Here is where they see it going:
- Hiring and job matching
- Vendor connections
- Member-contributed blogs
- Equipment classifieds and online auctions
- Insurance and legal resources
- Education and training (apprenticeship and workforce development programs)
- Networking for contractors and workers
- An accessibility point for emerging technologies
- Events
Simmons likens it to the AAA model. “Beyond roadside assistance, you can also get car insurance, you can get discounts on hotels and restaurants by becoming a member,” says Simmons. “[With Hammerloop,] if you are a member of the construction industry, you have a profile there, and you can access different types of resources. We want to be the focal point of connecting people within the construction industry.”
Hammerloop aims to build a community beyond a simple job tool, which could make it a game-changer for the AEC sector.
Why Hammerloop matters right now
The timing is perfect for a platform like Hammerloop, and couldn’t be more urgent. The construction industry is staring down a projected shortage of nearly 500,000 workers in the next year, and every contractor, large or small, is feeling the pinch. Traditional hiring methods are too slow, too expensive, or simply not built for the realities of skilled trades.

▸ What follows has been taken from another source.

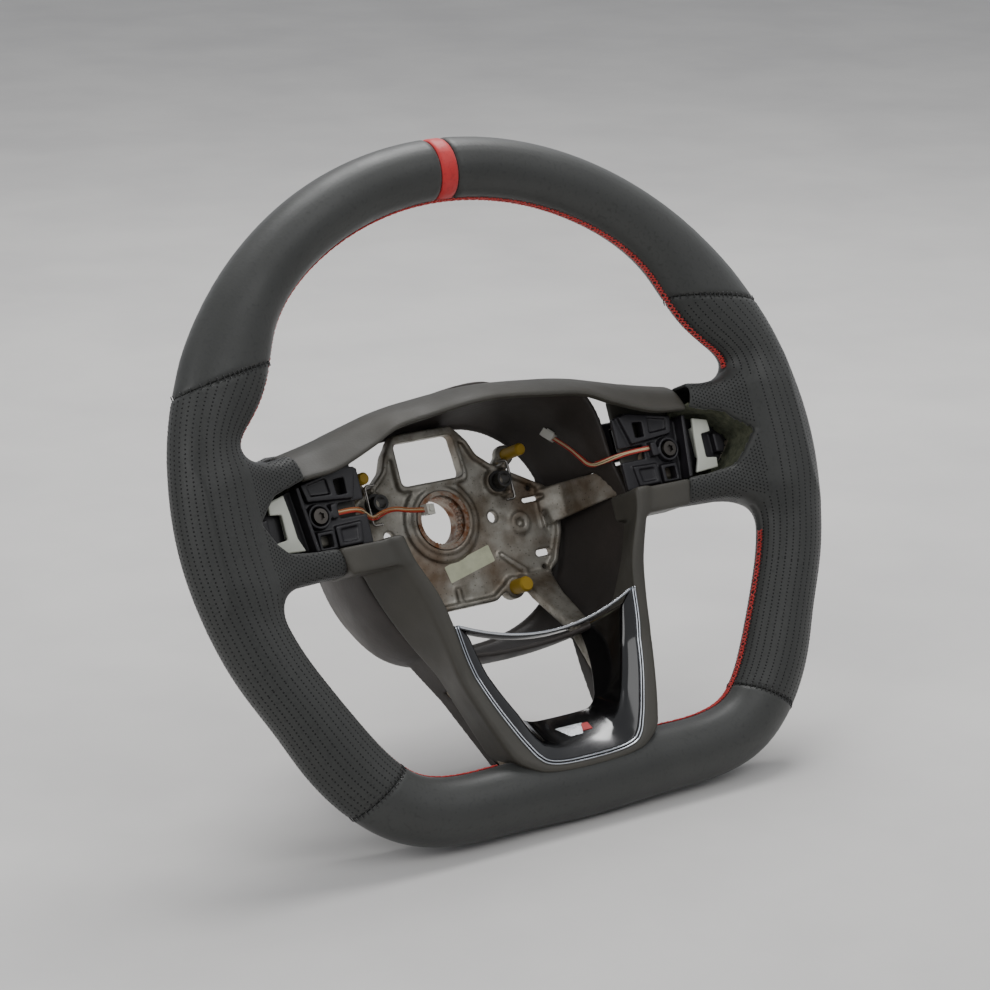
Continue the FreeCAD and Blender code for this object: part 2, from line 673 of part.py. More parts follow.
def carrier_screw():
    x, z = CARRIER_SCREW
    head = Part.makeCone(4.5, 3.8, 2.4, point(x, 11.6, z), -DEPTH)
    star = []
    for lobe in range(12):
        turn = math.radians(30 * lobe)
        radius = 2.2 if lobe % 2 else 1.6
        star.append((x + radius * math.cos(turn), z + radius * math.sin(turn)))
    return head.fuse(disc(x, z, 2.0, 11.6, 20.5)).cut(flat(star, 8, 10.8))


def switch_bracket():
    """The pale clip that the right switch module snaps into."""
    face = flat([(122.9, 21.9), (132.2, 19.5), (132.5, 13.4), (126.3, 12.8), (126.1, 0.2), (132.6, -0.7),
                 (132.0, -6.0), (117.5, -6.9), (120.5, 0), (121.5, 12)], 8.5, 10.5)
    foot = box(121.8, 125.6, 10.5, 13.2, 1, 17)
    return face.fuse(foot)


def guide_bushes():
    bush = disc(BUSH_X, BUSH_Z, BUSH_RADIUS, BUSH_FRONT, PLATE_FRONT)
    bush = bush.fuse(disc(BUSH_X, BUSH_Z, 5.7, PLATE_FRONT - 1.2, PLATE_FRONT))
    bush = bush.cut(disc(BUSH_X, BUSH_Z, BUSH_HOLE_RADIUS, 60, 100))
    return Part.makeCompound([bush, mirror(bush)])


def lock_spring():
    """The right wire that catches the airbag module's pin, hooked over two posts."""
    leg = BUSH_X + 5.6
    hook = [(BUSH_X, 70, 24.6), (leg, 70, 24.6), (leg, 70, 3.8), (BUSH_X, 70, 3.8)]
    path, corners, _ = arc_path(hook, bend=1.8)
    return tube(path, corners, 0.75)


def buffers():
    pieces = []
    for x, z, radius, front, back in ((33.5, -42, 4.0, 62, PLATE_FRONT), (48, 28, 3.2, 60, 77)):
        tip = Part.makeCone(radius - 0.8, radius, 1.2, point(x, front, z), DEPTH)
        piece = tip.fuse(disc(x, z, radius, front + 1.2, back))
        pieces.extend([piece, mirror(piece)])
    return Part.makeCompound(pieces)


def label():
    return flat([(-4.5, -24), (24.5, -17), (26.5, -26), (-2.5, -33)], 76.85, 77.0, 0.8)


def trim_strip():
    """The bright strip between the skin and the gloss frame."""
    sections = []
    for outer, inner in zip(both_sides(FRONT_OPENING[3:]), both_sides(TRIM_FRONT)):
        sections.append([
            (outer[0], front_depth(outer[1]) + STRIP[0], outer[1]),
            (outer[0], front_depth(outer[1]) + STRIP[1], outer[1]),
            (inner[0], front_depth(inner[1]) + STRIP[1], inner[1]),
            (inner[0], front_depth(inner[1]) + STRIP[0], inner[1]),
        ])
    return band(sections).cut(rim_ring(0))


def badge():
    """A plain generic plate on the chin, and its inlay."""
    plate = flat([(-12.5, -125), (-8.5, -117.5), (11.5, -117.5), (11.5, -125)], 0, 1.2)
    inlay = flat([(4.5, -123.4), (6.5, -118.6), (10.2, -118.6), (10.2, -123.4)], -0.5, 0)
    placed = []
    for shape in (plate, inlay):
        shape.rotate(point(0, 0, -121), RIGHT, -BADGE_TILT)
        shape.translate(point(0, BADGE_DEPTH, 0))
        placed.append(shape)
    return placed


def paddle():
    """The right paddle, with its arm and hinge barrel."""
    x, depth = HINGE
    blade = flat(PADDLE, PADDLE_FRONT, PADDLE_FRONT + PADDLE_THICKNESS, 3.0)
    arm = box(x, 98, PADDLE_FRONT + 0.5, depth + 2.5, BARREL[0] + 1, BARREL[1] - 1)
    barrel = Part.makeCylinder(HINGE_RADIUS, BARREL[1] - BARREL[0], point(x, depth, BARREL[0]), UP)
    bore = Part.makeCylinder(PIN_RADIUS + PIN_CLEARANCE, 60, point(x, depth, -10), UP)
    return fuse([blade, arm, barrel]).cut(bore)


def ears():
    low = BARREL[0] - EAR_GAP - EAR_THICKNESS
    high = BARREL[1] + EAR_GAP
    return low, high


def paddle_bracket():
    """The right hinge bracket, seated on the rear cover's side."""
    x, depth = HINGE
    solids = []
    front, back = depth - HINGE_RADIUS, depth + HINGE_RADIUS
    low, high = ears()
    for z in (low, high):
        solids.append(Part.makeCylinder(HINGE_RADIUS, EAR_THICKNESS, point(x, depth, z), UP))
        solids.append(box(72, x, front, back, z, z + EAR_THICKNESS))
    solids.append(box(72, x - HINGE_RADIUS - 1.0, front, back, low, high + EAR_THICKNESS))
    pin_hole = Part.makeCylinder(PIN_RADIUS, 60, point(x, depth, -10), UP)
    return fuse(solids).cut(cover_form()).cut(pin_hole)


def hinge_pin():
    x, depth = HINGE
    low, high = ears()
    return Part.makeCylinder(PIN_RADIUS, high + EAR_THICKNESS - low, point(x, depth, low), UP)


def microswitch():
    body = box(SWITCH_X - 5.5, SWITCH_X + 5.5, 21.5, SWITCH_FRONT, SWITCH_Z - 6, SWITCH_Z + 6)
    return body.cut(disc(SWITCH_X, SWITCH_Z, PLUNGER_RADIUS + PIN_CLEARANCE, 20, 30))


def plunger():
    return disc(SWITCH_X, SWITCH_Z, PLUNGER_RADIUS, *PLUNGER)


def return_spring():
    """A short coil between the spoke's back and the paddle, lofted through rings round its helix."""
    start = 21.5 + SPRING_WIRE
    travel = PADDLE_FRONT - 0.1 - SPRING_WIRE - start
    coil_radius = SPRING_RADIUS - SPRING_WIRE
    steps = 12
    rings = []
    for step in range(steps * SPRING_TURNS + 1):
        turn = 2 * math.pi * step / steps
        rise = travel / (steps * SPRING_TURNS)
        x = SPRING_X + coil_radius * math.cos(turn)
        z = SPRING_Z + coil_radius * math.sin(turn)
        centre = point(x, start + rise * step, z)
        along = point(-math.sin(turn), rise * steps / (2 * math.pi * coil_radius), math.cos(turn))
        rings.append(Part.Wire([Part.Circle(centre, along, SPRING_WIRE).toShape()]))
    return loft(rings)


def lead(route, name):
    path, corners, radii = arc_path(route)
    shape = tube(path, corners, LEAD_WIDTH / 2)
    ratio = shape.Volume / (math.pi * LEAD_WIDTH ** 2 / 4 * path.Length)
    print(name, "length", round(path.Length, 1), "radii", radii, "volume ratio", round(ratio, 4))
    return shape


def connector(route):
    """The small white plug housing on a lead's end, in line with its last run."""
    end = point(*route[-1])
    direction = end - point(*route[-2])
    body = Part.makeBox(7.0, 4.2, 5.4, point(0, -2.1, -2.7))
    key = Part.makeBox(4.0, 0.8, 2.4, point(1.5, -2.9, -1.2))
    housing = body.fuse(key)
    for slot in (-1.6, 0.0, 1.6):
        housing = housing.cut(Part.makeBox(2.5, 1.6, 0.9, point(5.0, -0.8, slot - 0.45)))
    housing.Placement = FreeCAD.Placement(end, FreeCAD.Rotation(RIGHT, direction))
    return housing


def save(name, shape):
    shape = shape.copy()
    shape.translate(point(0, -RIM_TO_HUB, 0))
    shape.exportStep(os.path.join("parts", name + ".step"))
    volumes = [solid.Volume for solid in shape.Solids]
    verdict = "valid" if shape.isValid() else "INVALID"
    print(name, verdict, len(volumes), "solids", round(sum(volumes), 1), "mm3")


def pair(name, shape):
    """The right piece and its mirror image, as two nodes."""
    save(name + "_right", shape)
    save(name + "_left", mirror(shape))


os.makedirs("parts", exist_ok=True)
save("armature_casting", armature())
save("hub_spline_insert", hub_insert())
for node, solid in rim_parts().items():
    save(node, solid)
save("rim_stitching", stitching())
save("hub_skin_upper", upper_skin())
save("hub_skin_lower", lower_skin())
save("rear_cover", rear_cover())
save("rear_cover_screws", cover_screws())
save("lower_trim", lower_trim())
save("trim_strip", trim_strip())
badge_plate, badge_inlay = badge()
save("badge_plate", badge_plate)
save("badge_inlay", badge_inlay)
save("airbag_guide_bushes", guide_bushes())
save("rubber_buffers", buffers())
save("data_label", label())
pair("switch_carrier", carrier())
pair("carrier_screw", carrier_screw())
pair("switch_bracket", switch_bracket())
pair("lock_spring", lock_spring())
pair("paddle", paddle())
pair("paddle_bracket", paddle_bracket())
pair("paddle_pin", hinge_pin())
pair("paddle_switch", microswitch())
pair("switch_plunger", plunger())
pair("paddle_spring", return_spring())
for side, route in (("left", LEAD_LEFT), ("right", LEAD_RIGHT)):
    save("lead_" + side, lead(route, "lead_" + side))
    save("connector_" + side, connector(route))
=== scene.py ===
"""A flat-bottomed road-car steering wheel with its airbag and switch modules out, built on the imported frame.

The tables and functions work in millimetres in the rim's frame: x to the right, depth behind the
rim's mid-plane, z up the wheel. row() and place() turn that into the row frame, in metres.
"""
import json
import math

import bmesh
import bpy
import numpy as np
import openvdb
from mathutils import Matrix, Vector
from mathutils.bvhtree import BVHTree


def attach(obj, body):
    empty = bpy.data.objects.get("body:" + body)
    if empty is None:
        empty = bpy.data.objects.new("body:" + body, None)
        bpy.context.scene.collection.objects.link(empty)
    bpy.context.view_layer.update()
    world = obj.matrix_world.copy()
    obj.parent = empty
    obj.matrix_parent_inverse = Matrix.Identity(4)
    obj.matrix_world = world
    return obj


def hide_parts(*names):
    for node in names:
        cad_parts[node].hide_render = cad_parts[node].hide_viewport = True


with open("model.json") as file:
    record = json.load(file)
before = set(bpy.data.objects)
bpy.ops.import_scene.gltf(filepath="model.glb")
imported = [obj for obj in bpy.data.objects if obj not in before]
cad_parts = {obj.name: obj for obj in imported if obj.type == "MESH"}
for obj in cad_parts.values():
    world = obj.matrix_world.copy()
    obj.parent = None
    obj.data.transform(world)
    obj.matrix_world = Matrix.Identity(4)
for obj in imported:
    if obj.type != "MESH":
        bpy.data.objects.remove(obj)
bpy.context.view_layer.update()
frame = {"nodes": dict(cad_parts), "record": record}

HUB = 85.0  # how far the row frame's origin lies behind the rim's mid-plane
MM = 0.001


def row(points):
    """Points in the rim's frame, in millimetres, to the row frame, in metres."""
    return (np.asarray(points, float) - (0, HUB, 0)) * MM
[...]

What the industry needs is a faster, easier, and more transparent way to connect people with opportunities. Hammerloop steps in exactly where the gap has been widening for years, meeting workers where they already are: on their phones.
It’s easy hiring built for real workflows and real habits. “This is a very fast-paced, rapidly changing industry. Indeed, Monster and ZipRecruiter are just not suited for construction,” Simmons says.
Hammerloop matches the rhythm of construction. It brings speed, clarity, and connection to a workforce that has been underserved for too long. In a time when companies are desperate for talent, and workers want better access to opportunities, Hammerloop offers a practical path forward to both parties.